Life on the ward is reduced to a series of separations. You give your keys and wallet—all of your identifying cards and legal tender—to the guard to have them locked away, like you, for safekeeping. You hand over your last shred of dignity along with the shoelaces they compel you to unthread from the eyelets that hold everything together, that keep you shod and functional. You are processed and prodded, then sorted into dorm-like accommodations, men on one side of the building, women on the other, the nurses’ station dividing the hall so as to keep nocturnal visitations between the sexes to a minimum.
Too bad the hospital is less effective at piecing things back together than at breaking them apart.
There are awkward meals, three squares served on a strict schedule and plastic trays, all foods easily consumed with plastic cutlery, portions measured and monitored lest someone develop a comorbid eating disorder on the inside.

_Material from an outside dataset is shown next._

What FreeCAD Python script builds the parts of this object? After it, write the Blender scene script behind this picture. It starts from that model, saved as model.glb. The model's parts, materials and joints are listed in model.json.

There is group therapy, another tedious ritual, during which the manics motor-mouth on and on about what they’ll do when they get out; the anxiety-riddled fret about missing their next appointment or dose or phone call in vicious verbal circles; and the depressives dip into catatonia, emerging only when pressed to utter monosyllabic responses to the leader’s overly cheerful prompts.
There are individual sessions with doctors of every stripe. Psychiatrists write prescriptions meant to produce the opposite state in each patient—calm the crazy, mend the moody, soothe the stressed, lift the sad. Physicians consult to rule out bodily causes for mental malaise. Specialists scan grey matter seeking suspicious shadows, administer electric impulses to analyze sleep patterns, draw blood to sieve it for disease.
You go along with the charade, play their games, because there is nothing else you can do for the duration of long, tedious days your hold order dictates you’ll be here for. Perhaps there’s a slight, twinkling chance something they do will make you feel better? Truth is, you’re just praying they won’t make you feel worse.